J'ai toujours voulu écrire un roman. J'ai fait tant de tentatives. Un jour, par chance, je suis tombée sur un reportage de magazine qui parlait des bayous louisianais. L'auteur y évoquait les cyprès, les hérons, la mousse espagnole.
Intriguée, j'ai prolongé cette lecture par d'autres articles, puis des essais et des documentaires. J'ai découvert la richesse de l'histoire de la Louisiane, entre nations amérindiennes, colonisation par le royaume de France et cruauté de l'esclavage : tout un pan de notre histoire qui m'avait plus ou moins échappé. J'ai parcouru quelques romans, mais tous m'ont paru datés et souvent racistes. J'ai voulu proposer autre chose.

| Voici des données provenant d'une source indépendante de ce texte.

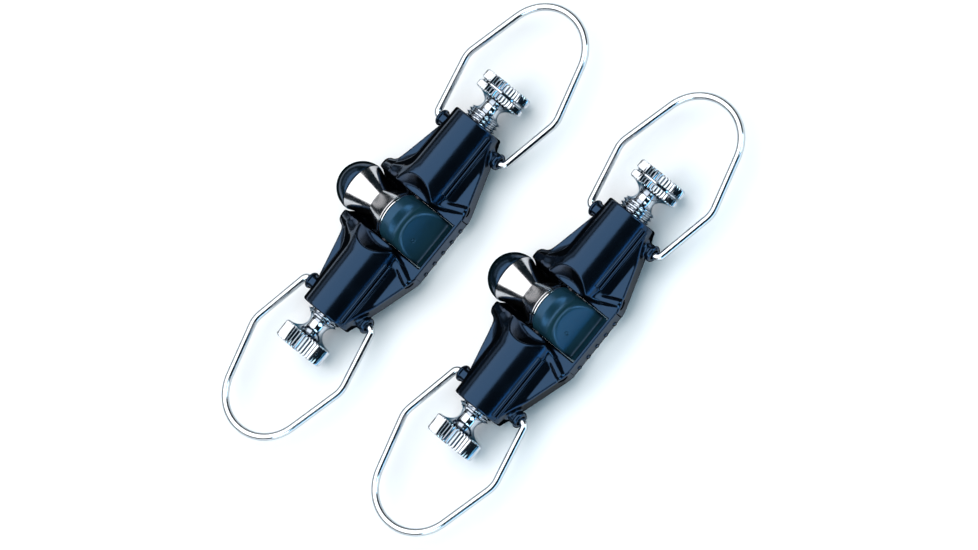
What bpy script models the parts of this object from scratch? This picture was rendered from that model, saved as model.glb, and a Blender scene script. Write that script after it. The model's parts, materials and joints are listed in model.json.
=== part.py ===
"""A pair of outrigger release clips, lying side by side on their flat feet at z = 0.

Each clip is a moulded housing with a barrel at either end. A trigger arm with a V roller rocks in the slot
between the barrels. A spring in each barrel presses a plunger against the arm, a knob screwed into the barrel
sets the spring's load, and a wire bail swings at each end.

A clip's own frame has X along the barrels, Y across them with the roller towards -Y, and Z up. Its origin is
where the arm's rocking axis (X) meets the roller's axis (Y).
"""

import math

import bmesh
import bpy
from mathutils import Matrix, Vector

MM = 0.001
GAP = 0.3 * MM  # clearance between pieces that touch
PAST = 1.0 * MM  # how far a cutter runs past the face that it opens

# the pair
CLIP_OFFSET_X = -7.6 * MM
CLIP_OFFSET_Y = 61.2 * MM

# housing
BARREL_RADIUS = 9.1 * MM
BARREL_END = 37.5 * MM
BARREL_CHAMFER = 0.5 * MM
FOOT_DEPTH = 10.0 * MM
FOOT_HALF_WIDTH = 4.5 * MM
FOOT_START = 14.0 * MM
FOOT_END = 36.5 * MM
FLANGE_TOP = 2.5 * MM
FLANGE_BOTTOM = -4.0 * MM
BACK_EDGE_Y = 17.2 * MM
BACK_EDGE_HALF_LENGTH = 12.1 * MM
BACK_TAPER_END = (36.6 * MM, 8.4 * MM)
FRONT_TAPER_END = (33.0 * MM, -8.5 * MM)
FRONT_WAIST = (15.4 * MM, -12.9 * MM)
HORN_ROOT = (13.1 * MM, -14.3 * MM)
HORN_TIP = (11.7 * MM, -16.9 * MM)

# slot for the trigger arm, the saddle under the roller and the bowl above them
SLOT_HALF_WIDTH = 8.4 * MM
SLOT_BACK_Y = 15.6 * MM
SADDLE_HALF_WIDTH = 11.0 * MM
SADDLE_DEPTH = 9.8 * MM
SADDLE_FRONT_Y = -16.4 * MM
SADDLE_BACK_Y = -7.3 * MM  # stays clear of the arm's swinging lower corner
BOWL_CENTRE_Y = 0.3 * MM
BOWL_FLOOR_RADIUS = 9.2 * MM
BOWL_FLOOR_HEIGHT = 3.2 * MM
BOWL_RIM_RADIUS = 13.2 * MM

# bores along the barrels
SCREW_BORE_RADIUS = 5.8 * MM
SCREW_BORE_START = 15.0 * MM
NOSE_BORE_RADIUS = 2.2 * MM

# eyelets and bails
PIVOT_X = 32.0 * MM
PIVOT_Z = -2.0 * MM
EYELET_RADIUS = 2.8 * MM
EYELET_ROOT_Y = 7.5 * MM
EYELET_FACE_Y = 13.3 * MM
EYELET_HOLE_END_Y = 9.2 * MM
WIRE_RADIUS = 1.2 * MM
WIRE_END_Y = 9.6 * MM
BAIL_SHOULDER_Y = 15.0 * MM
BAIL_KINK = (20.3 * MM, 19.8 * MM)
BAIL_END = (48.9 * MM, 11.15 * MM)
BAIL_BEND_RADII = (1.8 * MM, 8.0 * MM, 14.8 * MM)

# trigger arm
ARM_HALF_WIDTH = 7.9 * MM
ARM_START_Y = -1.4 * MM
ARM_COLLAR_END_Y = 1.4 * MM
ARM_NECK = (3.8 * MM, 6.6 * MM)
ARM_FACE_TOP = (6.6 * MM, 7.9 * MM)
ARM_FACE_BOTTOM = (12.4 * MM, -2.1 * MM)
ARM_BASE_Z = -6.8 * MM
SOCKET_RADIUS = 1.58 * MM
SOCKET_DEPTH = 1.9 * MM
AXLE_BORE_RADIUS = 2.5 * MM
AXLE_BORE_END_Y = 5.6 * MM

# roller, its axle, washer and cap nut
WASHER_RADIUS = 7.8 * MM
WASHER_FACES_Y = (-2.05 * MM, -1.7 * MM)
ROLLER_START_Y = -2.35 * MM
ROLLER_RIM_RADIUS = 8.1 * MM
ROLLER_RIM_WIDTH = 0.3 * MM
ROLLER_WAIST = (-9.5 * MM, 4.8 * MM)
ROLLER_END_Y = -17.7 * MM
DOME_RADIUS = 8.1 * MM
DOME_START_Y = -18.0 * MM
DOME_BORE_END_Y = -21.2 * MM
AXLE_RADIUS = 2.2 * MM
AXLE_ENDS_Y = (-20.8 * MM, 5.2 * MM)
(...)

Il m'a fallu huit ans pour y arriver.
Huit ans pour apprendre à écrire un roman. Huit ans pour esquisser des personnages et les voir prendre vie sous ma main. J'ai produit sept versions de ce texte : la première était très longue, les suivantes plus resserrées – jusqu'au texte final, celui dont j'ai soigneusement pesé chaque mot et chaque image. Celui dont je suis fière.
J'ai accordé une importance énorme à ma documentation. Écrire sur l'esclavage quand on est blanche, c'est difficile : on n'a pas vécu le racisme dans sa chair. J'ai donc tenu à consulter des sources primaires ou secondaires irréprochables… des auteurs et autrices qui ont connu la servitude (Frederick Douglass, Harriet Jacobs, Olaudah Equiano, Ellen et William Craft, Solomon Northup…) ou qui ont produit des essais ou des romans reconnus comme fiables.
Ça a été dur. Je n'ai jamais envisagé d'abandonner, mais j'ai souvent pleuré en me rendant compte que mon histoire ne tenait pas debout, que les trente pages récemment écrites ne servaient à rien, ou que je n'étais simplement pas à la hauteur de mon sujet.
Ça a pourtant été merveilleux. Toutes ces lectures, toutes ces rencontres en Louisiane et ailleurs, ces échanges avec Jean-Marie Laclavetine et Charlotte Milandri (responsable du diagnostic éditorial chez Les Mots) en lesquels j'ai trouvé des guides généreux et passionnants.
Et maintenant, le roman est là. Il est acheté, lu, commenté.
Je suis heureuse d’être allée jusqu’au bout.